─── Items ───

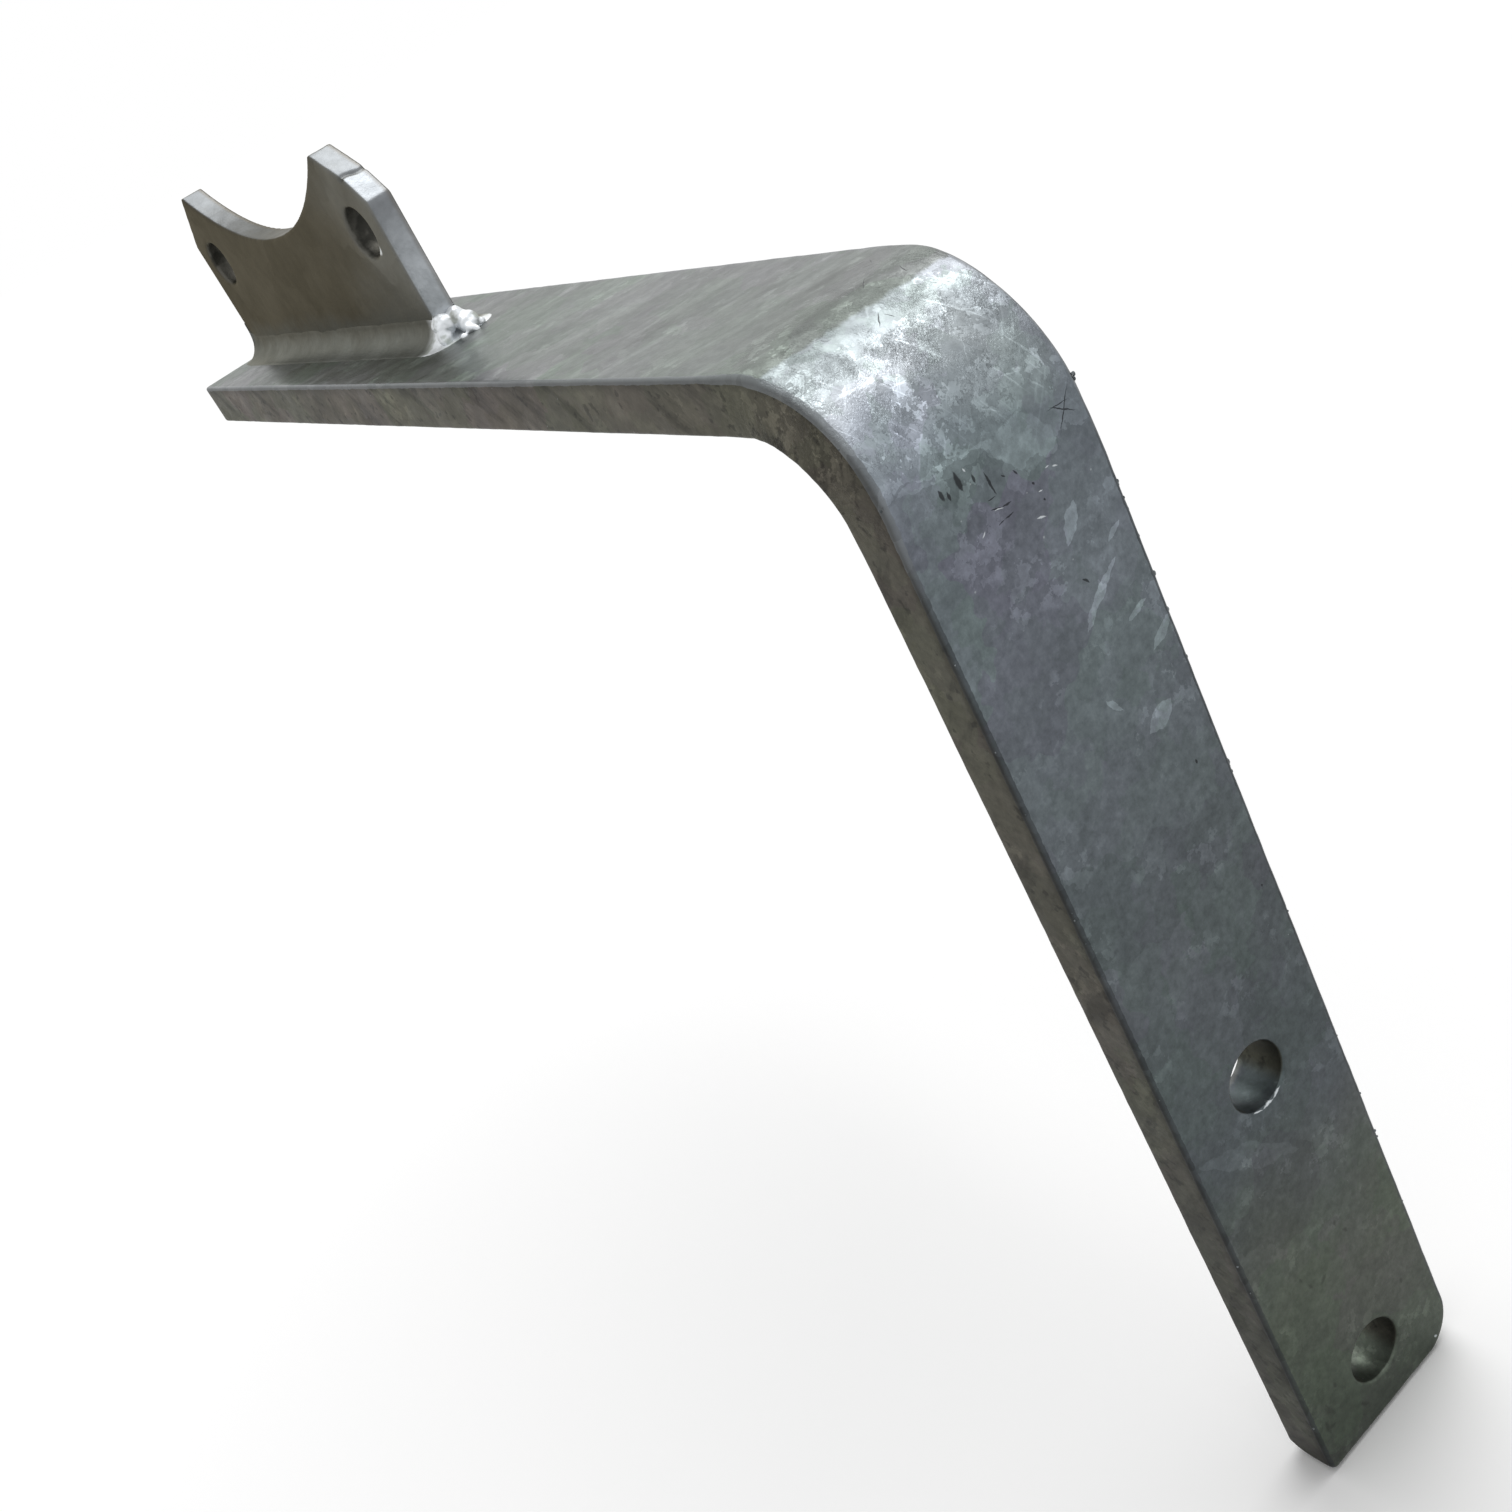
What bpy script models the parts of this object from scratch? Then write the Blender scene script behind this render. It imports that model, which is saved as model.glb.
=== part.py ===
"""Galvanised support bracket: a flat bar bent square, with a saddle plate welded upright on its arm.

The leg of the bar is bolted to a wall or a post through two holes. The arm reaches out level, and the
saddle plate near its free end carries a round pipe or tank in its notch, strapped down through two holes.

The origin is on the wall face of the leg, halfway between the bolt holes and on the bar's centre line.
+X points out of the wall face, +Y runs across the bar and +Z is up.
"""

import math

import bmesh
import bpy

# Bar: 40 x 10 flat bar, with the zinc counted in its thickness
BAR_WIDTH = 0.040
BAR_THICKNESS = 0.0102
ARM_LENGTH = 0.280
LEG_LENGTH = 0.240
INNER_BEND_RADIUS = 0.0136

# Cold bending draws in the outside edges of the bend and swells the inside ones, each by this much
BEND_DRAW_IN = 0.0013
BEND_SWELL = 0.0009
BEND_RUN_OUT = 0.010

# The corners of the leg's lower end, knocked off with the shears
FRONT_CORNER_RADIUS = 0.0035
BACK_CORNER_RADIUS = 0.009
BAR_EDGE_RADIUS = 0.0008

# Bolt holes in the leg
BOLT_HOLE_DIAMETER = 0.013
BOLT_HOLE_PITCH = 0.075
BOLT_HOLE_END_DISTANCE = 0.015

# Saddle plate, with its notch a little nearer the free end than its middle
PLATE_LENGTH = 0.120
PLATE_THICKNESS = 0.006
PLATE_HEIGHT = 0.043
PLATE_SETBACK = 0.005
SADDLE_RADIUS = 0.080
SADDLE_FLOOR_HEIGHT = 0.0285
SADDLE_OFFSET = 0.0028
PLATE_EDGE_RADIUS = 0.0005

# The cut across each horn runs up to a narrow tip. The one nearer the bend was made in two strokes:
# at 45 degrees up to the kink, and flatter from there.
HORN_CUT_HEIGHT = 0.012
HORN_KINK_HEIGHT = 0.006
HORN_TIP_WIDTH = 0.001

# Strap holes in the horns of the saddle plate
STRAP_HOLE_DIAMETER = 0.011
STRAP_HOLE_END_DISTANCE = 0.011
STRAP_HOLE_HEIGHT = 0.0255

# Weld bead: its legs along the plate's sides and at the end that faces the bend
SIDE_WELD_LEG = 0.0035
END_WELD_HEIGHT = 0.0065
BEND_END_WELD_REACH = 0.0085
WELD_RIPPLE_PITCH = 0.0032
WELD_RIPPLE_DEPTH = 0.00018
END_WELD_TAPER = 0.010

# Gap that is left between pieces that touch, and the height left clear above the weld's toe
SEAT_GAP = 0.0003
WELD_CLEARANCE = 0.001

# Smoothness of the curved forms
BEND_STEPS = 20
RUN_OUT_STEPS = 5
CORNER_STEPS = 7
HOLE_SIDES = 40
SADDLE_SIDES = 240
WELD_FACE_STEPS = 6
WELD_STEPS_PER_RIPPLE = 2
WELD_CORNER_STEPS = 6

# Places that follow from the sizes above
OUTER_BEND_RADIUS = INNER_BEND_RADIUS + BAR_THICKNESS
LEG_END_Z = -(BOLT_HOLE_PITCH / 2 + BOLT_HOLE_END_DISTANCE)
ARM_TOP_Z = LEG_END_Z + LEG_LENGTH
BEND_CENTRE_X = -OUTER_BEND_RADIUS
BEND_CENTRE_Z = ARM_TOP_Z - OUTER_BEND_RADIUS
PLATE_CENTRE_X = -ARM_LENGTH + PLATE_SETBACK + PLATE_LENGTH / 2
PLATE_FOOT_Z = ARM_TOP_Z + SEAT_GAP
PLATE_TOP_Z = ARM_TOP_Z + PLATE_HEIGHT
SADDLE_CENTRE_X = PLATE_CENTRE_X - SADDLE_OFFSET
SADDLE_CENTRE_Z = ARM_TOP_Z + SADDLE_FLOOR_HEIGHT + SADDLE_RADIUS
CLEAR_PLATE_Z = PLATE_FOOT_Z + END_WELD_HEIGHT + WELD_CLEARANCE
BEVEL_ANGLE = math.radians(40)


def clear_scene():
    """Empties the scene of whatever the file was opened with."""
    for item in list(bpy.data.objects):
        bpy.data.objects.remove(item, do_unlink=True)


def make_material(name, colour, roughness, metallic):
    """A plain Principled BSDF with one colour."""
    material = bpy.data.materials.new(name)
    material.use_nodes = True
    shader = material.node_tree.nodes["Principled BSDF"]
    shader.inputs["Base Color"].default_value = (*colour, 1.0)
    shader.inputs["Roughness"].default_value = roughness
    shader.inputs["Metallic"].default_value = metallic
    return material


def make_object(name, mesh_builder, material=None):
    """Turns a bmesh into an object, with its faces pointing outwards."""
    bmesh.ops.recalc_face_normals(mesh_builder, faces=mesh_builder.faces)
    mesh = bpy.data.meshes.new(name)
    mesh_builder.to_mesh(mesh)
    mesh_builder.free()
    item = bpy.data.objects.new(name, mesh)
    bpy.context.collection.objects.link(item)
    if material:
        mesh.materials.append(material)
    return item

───
─── Items ───

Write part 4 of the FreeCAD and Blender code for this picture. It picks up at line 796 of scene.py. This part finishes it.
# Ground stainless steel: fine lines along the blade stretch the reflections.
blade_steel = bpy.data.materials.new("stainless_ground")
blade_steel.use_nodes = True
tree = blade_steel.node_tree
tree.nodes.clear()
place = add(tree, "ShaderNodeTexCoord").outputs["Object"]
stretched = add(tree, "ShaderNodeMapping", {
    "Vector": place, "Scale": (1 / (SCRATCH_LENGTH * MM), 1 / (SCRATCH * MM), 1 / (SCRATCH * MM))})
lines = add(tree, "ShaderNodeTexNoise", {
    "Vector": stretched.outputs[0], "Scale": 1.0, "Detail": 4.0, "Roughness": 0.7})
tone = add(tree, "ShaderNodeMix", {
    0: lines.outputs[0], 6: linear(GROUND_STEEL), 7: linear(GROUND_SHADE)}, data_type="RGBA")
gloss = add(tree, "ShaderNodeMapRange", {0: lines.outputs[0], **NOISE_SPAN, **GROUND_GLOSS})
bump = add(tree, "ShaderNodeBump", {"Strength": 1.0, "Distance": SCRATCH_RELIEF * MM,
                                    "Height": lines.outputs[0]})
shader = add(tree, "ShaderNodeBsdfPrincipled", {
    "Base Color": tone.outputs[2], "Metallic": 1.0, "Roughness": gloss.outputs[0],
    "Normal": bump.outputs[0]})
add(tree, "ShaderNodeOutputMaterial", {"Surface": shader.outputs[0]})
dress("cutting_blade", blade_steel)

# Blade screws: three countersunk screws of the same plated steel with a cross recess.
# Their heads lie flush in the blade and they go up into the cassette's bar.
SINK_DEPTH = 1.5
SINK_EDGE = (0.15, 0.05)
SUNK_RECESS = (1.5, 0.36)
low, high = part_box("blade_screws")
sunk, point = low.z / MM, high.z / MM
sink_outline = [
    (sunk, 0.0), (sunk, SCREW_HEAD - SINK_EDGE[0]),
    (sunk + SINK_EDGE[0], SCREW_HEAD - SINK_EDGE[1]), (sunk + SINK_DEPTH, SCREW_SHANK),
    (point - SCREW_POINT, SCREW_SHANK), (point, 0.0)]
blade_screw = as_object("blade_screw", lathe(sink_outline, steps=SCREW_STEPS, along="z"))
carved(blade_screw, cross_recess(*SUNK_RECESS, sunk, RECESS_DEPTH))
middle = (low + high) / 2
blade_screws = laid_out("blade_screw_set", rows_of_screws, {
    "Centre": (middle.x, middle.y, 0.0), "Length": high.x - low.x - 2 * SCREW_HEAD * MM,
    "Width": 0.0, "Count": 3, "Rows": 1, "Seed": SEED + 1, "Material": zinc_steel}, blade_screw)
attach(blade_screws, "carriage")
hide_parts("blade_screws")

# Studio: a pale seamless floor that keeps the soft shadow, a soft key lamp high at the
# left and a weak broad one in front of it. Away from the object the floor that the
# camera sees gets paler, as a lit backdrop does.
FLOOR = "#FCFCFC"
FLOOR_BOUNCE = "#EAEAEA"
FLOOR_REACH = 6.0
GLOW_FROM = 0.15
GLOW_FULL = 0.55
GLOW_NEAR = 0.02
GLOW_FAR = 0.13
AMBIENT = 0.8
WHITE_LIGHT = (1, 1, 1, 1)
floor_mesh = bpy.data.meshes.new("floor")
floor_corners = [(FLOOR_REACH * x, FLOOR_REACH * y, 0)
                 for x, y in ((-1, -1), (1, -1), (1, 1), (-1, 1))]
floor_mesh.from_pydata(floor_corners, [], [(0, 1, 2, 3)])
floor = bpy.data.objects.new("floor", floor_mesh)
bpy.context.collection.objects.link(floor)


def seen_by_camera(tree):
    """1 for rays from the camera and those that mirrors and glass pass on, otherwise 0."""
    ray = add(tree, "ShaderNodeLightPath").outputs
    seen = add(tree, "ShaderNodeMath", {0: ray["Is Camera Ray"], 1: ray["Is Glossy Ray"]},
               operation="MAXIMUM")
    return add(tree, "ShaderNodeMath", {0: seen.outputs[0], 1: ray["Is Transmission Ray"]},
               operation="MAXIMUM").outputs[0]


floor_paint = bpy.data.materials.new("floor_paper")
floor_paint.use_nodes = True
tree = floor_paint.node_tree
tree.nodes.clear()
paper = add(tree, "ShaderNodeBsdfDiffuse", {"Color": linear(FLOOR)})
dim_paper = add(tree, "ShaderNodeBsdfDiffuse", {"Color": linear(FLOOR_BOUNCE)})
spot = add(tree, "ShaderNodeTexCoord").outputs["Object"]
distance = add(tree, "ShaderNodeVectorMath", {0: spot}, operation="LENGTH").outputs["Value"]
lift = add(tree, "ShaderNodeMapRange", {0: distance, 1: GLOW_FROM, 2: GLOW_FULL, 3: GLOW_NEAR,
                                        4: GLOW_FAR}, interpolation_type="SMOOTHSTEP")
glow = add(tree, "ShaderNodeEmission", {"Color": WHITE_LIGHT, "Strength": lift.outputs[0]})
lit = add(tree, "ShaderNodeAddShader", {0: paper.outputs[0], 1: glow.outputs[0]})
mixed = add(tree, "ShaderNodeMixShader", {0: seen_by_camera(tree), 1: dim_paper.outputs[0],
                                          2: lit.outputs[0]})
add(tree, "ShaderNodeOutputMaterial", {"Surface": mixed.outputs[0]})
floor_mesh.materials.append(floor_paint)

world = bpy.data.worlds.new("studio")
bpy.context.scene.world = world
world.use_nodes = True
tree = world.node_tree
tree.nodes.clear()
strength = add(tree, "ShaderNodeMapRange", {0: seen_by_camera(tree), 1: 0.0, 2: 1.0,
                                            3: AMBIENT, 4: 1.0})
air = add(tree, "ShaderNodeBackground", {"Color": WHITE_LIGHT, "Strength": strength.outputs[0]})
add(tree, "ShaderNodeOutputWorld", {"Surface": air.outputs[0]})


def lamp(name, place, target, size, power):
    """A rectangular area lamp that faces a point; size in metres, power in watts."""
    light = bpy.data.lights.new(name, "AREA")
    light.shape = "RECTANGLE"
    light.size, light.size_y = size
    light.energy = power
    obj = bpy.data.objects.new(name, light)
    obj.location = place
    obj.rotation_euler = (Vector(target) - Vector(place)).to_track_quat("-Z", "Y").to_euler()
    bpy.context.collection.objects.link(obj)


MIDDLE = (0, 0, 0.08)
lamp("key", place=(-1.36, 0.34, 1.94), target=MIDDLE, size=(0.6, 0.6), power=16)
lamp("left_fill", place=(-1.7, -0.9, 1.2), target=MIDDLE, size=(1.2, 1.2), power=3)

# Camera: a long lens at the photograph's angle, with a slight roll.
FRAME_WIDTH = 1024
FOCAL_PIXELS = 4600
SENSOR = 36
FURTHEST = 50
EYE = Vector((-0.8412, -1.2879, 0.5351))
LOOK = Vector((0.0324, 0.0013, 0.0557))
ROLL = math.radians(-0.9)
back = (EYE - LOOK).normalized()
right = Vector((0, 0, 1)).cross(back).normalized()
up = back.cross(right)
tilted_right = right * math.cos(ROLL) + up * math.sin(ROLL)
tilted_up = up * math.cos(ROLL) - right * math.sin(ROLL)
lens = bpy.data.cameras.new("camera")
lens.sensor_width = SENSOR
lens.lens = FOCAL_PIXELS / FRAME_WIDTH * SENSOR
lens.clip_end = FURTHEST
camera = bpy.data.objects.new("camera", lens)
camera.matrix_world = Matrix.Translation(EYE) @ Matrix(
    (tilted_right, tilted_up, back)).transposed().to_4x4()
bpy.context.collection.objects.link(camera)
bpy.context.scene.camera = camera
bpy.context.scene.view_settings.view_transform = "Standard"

───

Instructions for the task:
Write down exactly the span of lines above from the one containing "What bpy script" to the one containing "on its arm.", both ends included.

Result:
What bpy script models the parts of this object from scratch? Then write the Blender scene script behind this render. It imports that model, which is saved as model.glb.
=== part.py ===
"""Galvanised support bracket: a flat bar bent square, with a saddle plate welded upright on its arm.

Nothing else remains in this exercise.